Malaysia’s energy policy has evolved over the years, reflecting the government’s priority in providing electricity to sustain the country’s rapid growth and developing domestic natural resources.
While power policy-making ultimately rests with government officials in the administration, operating under the authority of bills approved by Parliament, key players in the history of the development of energy infrastructure have also been state-owned enterprises like Tenaga Nasional Bhd (TNB) and Petronas.
Despite favourable background conditions, an analysis of government statistics reveals that over the years, Malaysia has become increasingly more reliant on imported coal, the dirtiest of the fossil fuels.
According to reports, coal made up 50.6 per cent of the fuels burnt to generate electricity in 2017 compared with a meagre 7.4 per cent in 1997 as a source of electricity because natural gas dominated at 63.4 per cent.
In light of this, the Institute for Democracy and Economic Affairs (IDEAS) said replacing coal with gas is a low-hanging fruit for Malaysia.
Since natural gas is also a domestically available natural resource, the extraction and production is associated with significant economic benefits compared with coal, which is mostly imported, the think tank said in its report titled "The Future of Malaysia's Energy Mix" published recently.
However, IDEAS said substituting coal with natural gas alone will not be sufficient to ensure Malaysia mitigates the risks and capitalises on the opportunities of the global energy transition.
"The government will also need to put in place policies to ensure that Malaysia can adapt, including reducing dependencies on fiscal revenues, and seize new opportunities in new technologies," it added.
CHALLENGES IN ENERGY TRANSITION
IDEAS said the energy transition in Malaysia still faces a number of broader challenges such as the cost of solar power has fallen dramatically but solar generation remains variable and intermittent until low-cost storage options become viable.
"Malaysia’s options for despatchable renewable are hampered by the lack of infrastructure which will take some time to address.
"Therefore, while RE capacity is growing steadily and is expected to reach 12-13 gigawatt grid installed capacity by 2030, conventional energy will still play a significant role in Malaysia’s energy supply for the coming decades.”
However, as Malaysia moves towards an RE future, the role of conventional energy will change from supplying baseload to ensuring supply stability, by smoothing the inherently variable nature of most renewables with a despatchable source.
TRANSITION INTO RE
In the long run, there will definitely be a replacement for oil and gas, but the future is in alternative energy (AE) such as natural gas, battery storage, other forms of clean energy, and even nuclear.
RE is a part of alternative energy and this will ultimately replace oil and gas.
According to industry players, RE is definitely on the cards in formulating the 12th Malaysia Plan.
Plus Solar Systems Sdn Bhd co-founder and chief executive officer Ko Chuan Zhen said the energy transition for Malaysia to clean RE from the so-called 'dirty energy' of fossil fuel would shape up and speed up if the 12th Malaysia Plan included specific executable strategies.
"While RE as a whole needs attention, I personally would be interested in initiatives to promote solar photovoltaic technology to meet the energy demands through the low-carbon pathway," he told Bernama in an interview recently.
Ko noted that with a liberalised RE industry and less reliance on subsidies, as well as Net Energy Metering (NEM) 3.0 and more local players allowed to participate in large-scale solar (LSS), Malaysia would certainly see a more cohesive RE ecosystem.
"It’s a long process, and could take more than 10 years to see a real change, but when it does happen, alternative energy such as solar as well as others such as natural gas and battery storage will become the majority, way beyond oil and gas," said Ko.
On May 31, the Ministry of Energy and Natural Resources via the Energy Commission opened a competitive bidding process for the LSS programme by Malaysia Electricity Industry to attract RE investment ([email protected]).
Ko said LSS or solar farms are one of Plus Solar’s focus areas wherein it has been actively participating in the local tender process.
"We have put in our submissions and are currently waiting for the award of [email protected] to be concluded.

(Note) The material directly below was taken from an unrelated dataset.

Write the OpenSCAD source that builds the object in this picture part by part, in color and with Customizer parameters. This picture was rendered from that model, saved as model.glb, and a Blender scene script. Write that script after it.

We are working with different developers and are confident that we are able to play a role," he said.
To date, five successful bidders for the third round of the LSS programme (LSS3) have inked their power purchase agreements with TNB.
"Our previous successes and track records in LSS1 and LSS2 are testament to our ability to deliver projects of great quality and commission it on time," said Ko.